En algunos momentos, las películas o los guiones de Dago García han sido la unidad de medida para analizar (mal) esta capa social. En otras ocasiones, la apropiación de productos culturales de consumo masivo ha permitido reconocer la existencia de un estrato que teme a la pobreza y sabe que debe anhelar la comodidad material, aunque esta llegue siempre tarde. Para muchas personas, la mejor ocasión para acudir al Museo Nacional durante la década de los noventa fue la exhibición de la Copa América o del premio grammy que recibió el grupo Aterciopelados. Y eso está muy bien, pues permite contemplar la materialización de un logro que podrían, hipotéticamente, considerar como suyo. Sin embargo, en ese esquema de consumo cultural el desbalance tiene que ver con el lugar donde se ubica la mirada: el espectador va a ver algo que procede de un estrato cultural diferente al suyo. En ese sentido sí, es invitado a ver, el problema es que eso que mira es algo ajeno.

Aparte de esto, sus prácticas de comportamiento, los objetos con que trata de adornar su cotidianidad, la música que acompaña su vida, la ropa que viste, la homogenización cultural a que se ve sometido y que casi siempre saluda con agrado, no se muestran en la narración que hace el Museo. Y esto, que de hecho hace parte importante de una población permanentemente en crisis y permanentemente endeudada, son argumentos que le dan la razón a la persona que pedía con un graffiti un Museo para la gente. Si esa persona termina su carrera universitaria y si cuenta con la fortuna de trabajar en aquello para lo cual se formó, y si puede viajar a otros países y ver cómo se han activado algunas iniciativas de exhibición mediante el rescate de las prácticas culturales de la clase media, bien podría extrañar lo mismo en el museo donde hizo su rayón.

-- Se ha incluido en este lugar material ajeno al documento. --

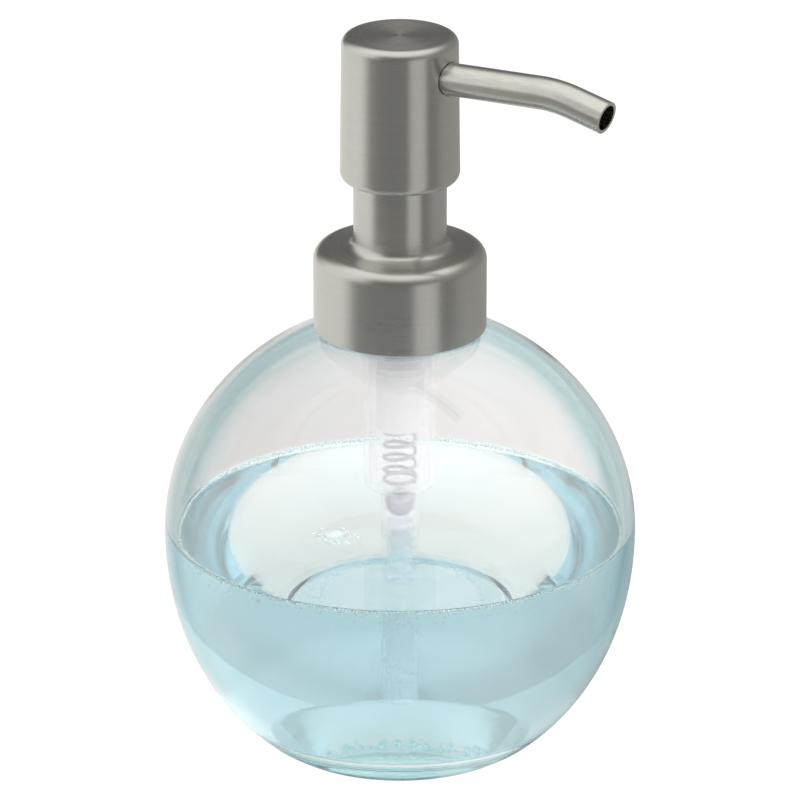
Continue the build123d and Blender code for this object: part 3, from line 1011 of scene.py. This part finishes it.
@dataclass
class PumpWorks:
    """What shows of the pump inside the bottle: cylinder, spring, ball and dip tube."""

    wire: float = 0.4 * MM
    turns: float = 10.0
    stroke: float = 12.0 * MM

    def build_spring(self) -> bpy.types.Object:
        """Build the coil spring with its closed end turns.

        Returns:
            The spring.
        """
        low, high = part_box("return_spring")
        radius = (high.y - low.y) / 2 - self.wire
        bottom, top = low.z + self.wire, high.z - self.wire
        steps_per_turn = 40
        count = int(self.turns * steps_per_turn)
        path = []
        for step in range(count + 1):
            turn = step / steps_per_turn
            inner = min(max((turn - 0.9) / (self.turns - 1.8), 0.0), 1.0)
            end_rise = 0.5 * self.wire
            height = bottom + end_rise * min(turn, 0.9) / 0.9
            height += (top - bottom - 2 * end_rise) * inner
            height += end_rise * max(0.0, turn - (self.turns - 0.9)) / 0.9
            angle = 2 * math.pi * turn
            path.append(Vector((radius * math.cos(angle), radius * math.sin(angle), height)))
        body, rings = swept(path, circle(self.wire, 12))
        body.faces.new(rings[0])
        body.faces.new(list(reversed(rings[-1])))
        spring = finished("return_spring_coil", body, 60.0)
        dress(spring, BrightMetal("spring_wire", (0.36, 0.41, 0.48), 0.25).material())
        settle(spring, Body.INSERT, Slot.SPRING, "return_spring")
        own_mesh(spring)
        return spring

    def dress_nodes(self) -> None:
        """Give the inner CAD pieces their plastics, rubbers and metals."""
        milky = MilkyPlastic().material()
        clear = MilkyPlastic("half_clear_plastic", cover=0.14).material()
        cup = MilkyPlastic("cup_plastic", (0.86, 0.87, 0.89), cover=0.78).material()
        tube = MilkyPlastic("tube_plastic", (0.86, 0.87, 0.92), cover=0.27).material()
        white = MouldedPlastic("white_plastic", (0.86, 0.87, 0.86)).material()
        rubber = MouldedPlastic("seal_rubber", (0.03, 0.03, 0.032), 0.6).material()
        foam = MouldedPlastic("gasket_foam", (0.85, 0.86, 0.85), 0.7).material()
        ball = BrightMetal("ball_steel", (0.36, 0.41, 0.48), 0.12).material()
        finishes = {
            "pump_cylinder": milky, "dip_tube": tube, "piston": clear, "poppet": cup, "stem": cup,
            "stem_guide": cup, "ball_retainer": clear, "screw_cap": white, "actuator_core": white,
            "stem_wiper": rubber, "spout_seal_ring": rubber, "bottle_gasket": foam, "suction_ball": ball,
        }
        for node, material in finishes.items():
            dress(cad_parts[node], material)


@dataclass
class SteelPump:
    """The steel that shows: head, neck tube with its collar, and spout."""

    def dress_nodes(self) -> None:
        """Give the steel shells and the spout their brushing."""
        steel = TurnedSteel().material()
        for node in ("head_shell", "collar_shell"):
            dress(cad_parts[node], steel)
        dress(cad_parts["spout"], TubeSteel().material())


# ---------------------------------------------------------------------------------------------
# Studio


@dataclass(frozen=True)
class Lamp:
    """A soft light on the tent's wall, in degrees: its middle, how far it is full, and how far it reaches."""

    turn: float
    full: float
    end: float
    level: float


@dataclass
class Studio:
    """Pale floor, soft light and camera."""

    camera_turn: float = math.radians(33.0)
    camera_distance: float = 1.1332
    camera_height: float = 0.535
    aim_height: float = 0.0772
    lens: float = 255.72
    ground_half: float = 12.0
    tent_radius: float = 3.0
    tent_height: float = 4.0
    room_low: float = 0.24
    room_high: float = 0.16
    low_lamps: tuple[Lamp, ...] = (Lamp(-125, 40, 70, 0.65), Lamp(35, 8, 22, 0.40), Lamp(125, 25, 60, 0.15))
    high_lamps: tuple[Lamp, ...] = (Lamp(-90, 20, 60, 0.80), Lamp(95, 35, 90, 0.15))
    zenith: float = 1.15
    horizon_light: Colour = (1.30, 1.33, 1.32)
    low_lights: tuple[tuple[float, Colour], ...] = ((0.2, (1.42, 1.40, 1.36)), (0.36, (2.15, 1.85, 1.74)))
    zenith_light: Colour = (1.70, 1.72, 1.74)
    front_light: float = 0.20
    right_light: float = 0.24
    glow_middle: Colour = (1.12, 1.02, 0.94)
    glow_pale: Colour = (1.28, 1.07, 0.94)
    glow_ring: Colour = (1.34, 1.32, 1.28)
    glow_far: Colour = (0.87, 0.85, 0.83)

    def build_camera(self) -> None:
        """Place the camera and make it the scene's own."""
        data = bpy.data.cameras.new("camera")
        data.lens = self.lens
        data.sensor_width = 36.0
        data.clip_end = 20.0
        camera = bpy.data.objects.new("camera", data)
        bpy.context.scene.collection.objects.link(camera)
        spot = Vector((math.sin(self.camera_turn), -math.cos(self.camera_turn), 0)) * self.camera_distance
        camera.location = spot + Vector((0, 0, self.camera_height))
        aim = Vector((0, 0, self.aim_height))
        camera.rotation_mode = "QUATERNION"
        camera.rotation_quaternion = (aim - camera.location).to_track_quat("-Z", "Y")
        bpy.context.scene.camera = camera

    def ground(self, name: str, height: float) -> bpy.types.Object:
        """Return a wide flat sheet at the given height."""
        body, half = bmesh.new(), self.ground_half
        corners = [(-half, -half), (half, -half), (half, half), (-half, half)]
        body.faces.new([body.verts.new((x, y, height)) for x, y in corners])
        return finished(name, body)

    def build_floor(self) -> None:
        """Lay the white floor, which glows a little like a light table."""
        floor = self.ground("studio_floor", 0.0)
        shader = Shader("floor_white")
        shader.set(Base_Color=(0.06, 0.06, 0.06, 1), Roughness=0.9, Specular_IOR_Level=0.0,
                   Emission_Color=(1, 1, 1, 1), Emission_Strength=0.965)
        shader.material.cycles.emission_sampling = "NONE"
        dress(floor, shader.material)
        floor.visible_glossy = False
        floor.visible_transmission = False

    def build_glow(self) -> None:
        """Lay the lit ground that shows through the glass, brightest under the bottle."""
        glow = self.ground("studio_glow", -0.5 * MM)
        shader = Shader("ground_glow")
        split = shader.add("SeparateXYZ")
        shader.join(shader.place(), split.inputs[0])
        x, y, _ = split.outputs
        reach = shader.radius()
        middle = shader.blend(shader.step(reach, 0.018, 0.03), (*self.glow_middle, 1), (*self.glow_pale, 1))
        middle = shader.blend(shader.step(reach, 0.045, 0.08), middle, (*self.glow_ring, 1))
        light = shader.blend(shader.step(reach, 0.08, 0.155), middle, (*self.glow_far, 1))
        right = shader.math("ADD", shader.math("MULTIPLY", x, math.cos(self.camera_turn)),
                            shader.math("MULTIPLY", y, math.sin(self.camera_turn)))
        tilt = shader.add("MapRange")
        shader.join(right, tilt.inputs["Value"])
        tilt.inputs["From Min"].default_value, tilt.inputs["From Max"].default_value = -0.05, 0.05
        tilt.inputs["To Min"].default_value, tilt.inputs["To Max"].default_value = 0.87, 1.12
        shader.set(Base_Color=(0, 0, 0, 1), Specular_IOR_Level=0.0)
        shader.join(light, shader.main.inputs["Emission Color"])
        shader.join(tilt.outputs["Result"], shader.main.inputs["Emission Strength"])
        shader.material.cycles.emission_sampling = "NONE"
        dress(glow, shader.material)
        glow.visible_camera = False
        glow.visible_glossy = False
        glow.visible_diffuse = False

    @staticmethod
    def tone(level: float) -> tuple[float, float, float, float]:
        """Return a slightly warm light of the given level."""
        return (level, level * 0.99, level * 0.95, 1)

    def lamp_row(self, shader: Shader, room: float, lamps: Sequence[Lamp]) -> bpy.types.NodeSocket:
        """Add up the soft lamps of one row on the tent's wall.

        Args:
            shader: The material that they go in.
            room: The level between the lamps.
            lamps: The lamps.

        Returns:
            The row's light level.
        """
        split = shader.add("SeparateXYZ")
        shader.join(shader.place(), split.inputs[0])
        x, y, _ = split.outputs
        reach = shader.radius()
        total = None
        for lamp in lamps:
            turn = math.radians(lamp.turn)
            toward = shader.math("ADD", shader.math("MULTIPLY", x, math.sin(turn)),
                                 shader.math("MULTIPLY", y, -math.cos(turn)))
            nearness = shader.math("DIVIDE", toward, reach)
            share = shader.step(nearness, math.cos(math.radians(lamp.end)), math.cos(math.radians(lamp.full)))
            before = room if total is None else total
            total = shader.math("ADD", shader.math("MULTIPLY", share, lamp.level), before)
        return total

    def build_tent(self) -> None:
        """Hang the light tent: soft lamps low and high, and a bright ceiling, which show in the steel."""
        outline = [(0.0, -0.002), (self.tent_radius, -0.002), (self.tent_radius, self.tent_height),
                   (0.0, self.tent_height)]
        tent = turned("studio_tent", outline, segments=64, closed=False)
        tent.rotation_euler = (0, 0, self.camera_turn)
        shader = Shader("tent_lamps")
        split = shader.add("SeparateXYZ")
        shader.join(shader.place(), split.inputs[0])
        slope = shader.math("DIVIDE", split.outputs[2], shader.radius())
        rows = []
        for level, lamps in ((self.room_low, self.low_lamps), (self.room_high, self.high_lamps)):
            tint = shader.add("Mix", data_type="RGBA", blend_type="MULTIPLY")
            tint.inputs[0].default_value = 1.0
            shader.join(self.lamp_row(shader, level, lamps), tint.inputs[6])
            tint.inputs[7].default_value = self.tone(1.0)
            rows.append(tint.outputs[2])
        wall = shader.blend(shader.step(slope, 0.0, 0.14), rows[0], rows[1])
        room = shader.blend(shader.step(slope, 0.62, 1.6), wall, self.tone(self.zenith))
        shader.set(Base_Color=(0, 0, 0, 1), Specular_IOR_Level=0.0, Emission_Strength=1.0)
        shader.join(room, shader.main.inputs["Emission Color"])
        shader.material.cycles.emission_sampling = "NONE"
        dress(tent, shader.material)
        tent.visible_camera = False
        tent.visible_transmission = False
        tent.visible_diffuse = False
        tent.visible_shadow = False

    def build_world(self) -> None:
        """Fill the room with soft pale light, brighter overhead, from the front and from the right."""
        world = bpy.data.worlds.new("studio")
        world.use_nodes = True
        nodes, links = world.node_tree.nodes, world.node_tree.links
        split = nodes.new("ShaderNodeSeparateXYZ")
        place = nodes.new("ShaderNodeTexCoord").outputs["Generated"]
        links.new(place, split.inputs[0])
        ramp = nodes.new("ShaderNodeValToRGB")
        links.new(split.outputs[2], ramp.inputs["Fac"])
        elements = ramp.color_ramp.elements
        elements[0].color, elements[1].color = (*self.horizon_light, 1), (*self.zenith_light, 1)
        elements[1].position = 0.8
        for height, light in self.low_lights:
            elements.new(height).color = (*light, 1)
        facing = nodes.new("ShaderNodeVectorMath")
        facing.operation = "DOT_PRODUCT"
        links.new(place, facing.inputs[0])
        sine, cosine = math.sin(self.camera_turn), math.cos(self.camera_turn)
        facing.inputs[1].default_value = (
            self.front_light * sine + self.right_light * cosine,
            self.right_light * sine - self.front_light * cosine,
            0,
        )
        strength = nodes.new("ShaderNodeMath")
        links.new(facing.outputs["Value"], strength.inputs[0])
        strength.inputs[1].default_value = 1.0
        background = nodes["Background"]
        links.new(ramp.outputs["Color"], background.inputs["Color"])
        links.new(strength.outputs[0], background.inputs["Strength"])
        world.cycles_visibility.glossy = False
        bpy.context.scene.world = world

    def set_tone(self) -> None:
        """Show colours as they are, and let light pass through all the glass."""
        scene = bpy.context.scene
        scene.view_settings.view_transform = "Standard"
        scene.view_settings.look = "None"
        scene.cycles.max_bounces = 40
        scene.cycles.transmission_bounces = 40
        scene.cycles.glossy_bounces = 12
        scene.cycles.transparent_max_bounces = 24
        scene.cycles.blur_glossy = 0.0


def main() -> None:
    """Build every piece and the studio, in order, and report each."""
    logging.basicConfig(level=logging.INFO, format="%(message)s")
    random.seed(SEED)
    studio = Studio()
    studio.set_tone()
    studio.build_camera()
    bottle = GlassBottle()
    LOG.info("glass: %s", bottle.build_glass().name)
    LOG.info("soap: %s", bottle.build_soap().name)
    LOG.info("froth: %s", bottle.build_froth().name)
    LOG.info("bubbles: %s", ", ".join(thing.name for thing in bottle.build_bubbles()))
    works = PumpWorks()
    works.dress_nodes()
    LOG.info("spring: %s", works.build_spring().name)
    SteelPump().dress_nodes()
    studio.build_floor()
    studio.build_glow()
    studio.build_tent()
    studio.build_world()


if __name__ == "__main__":
    main()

Ahora bien, también valdría la pena preguntarse por la normalización que introduciría este gesto sobre una práctica cultural. No está lejos la época en que un gobierno canonizó el uso de un sombrero producido entre los valles de dos ríos que inundan anualmente los departamentos de Córdoba y Sucre y explotó obscenamente el uso de esta prenda como parte de los atavíos que identificarían “lo colombiano” en cualquier parte del mundo. El problema es complejo, y su solución puede que no sea la mera inclusión: qué tal que  alguien pida que lo dejen aparecer en un espacio y lo repita varias veces. Qué tal que por cansancio lo dejen hacerlo y qué tal que, por eso mismo, pase a convertirse en una representación de algo. Si eso sucediera, ¿qué podrían decir quienes aun no han sido visibilizados? La molestia que generan los reclamos por ver y ser visto no se detiene en la observación, llega hasta la crisis de la interpretación. De ser alguien que exige tener existencia cultural a alguien que es una caricatura, casi siempre no hay ni siquiera un paso.

 

Guillermo Vanegas

Notas

1.- Jaime Cerón, “Rodeando los bordes”, en María Inés Rodríguez, ¿Las ilusiones perdidas?, Arte Dos Gráfico, 2003-2004, pág. 13.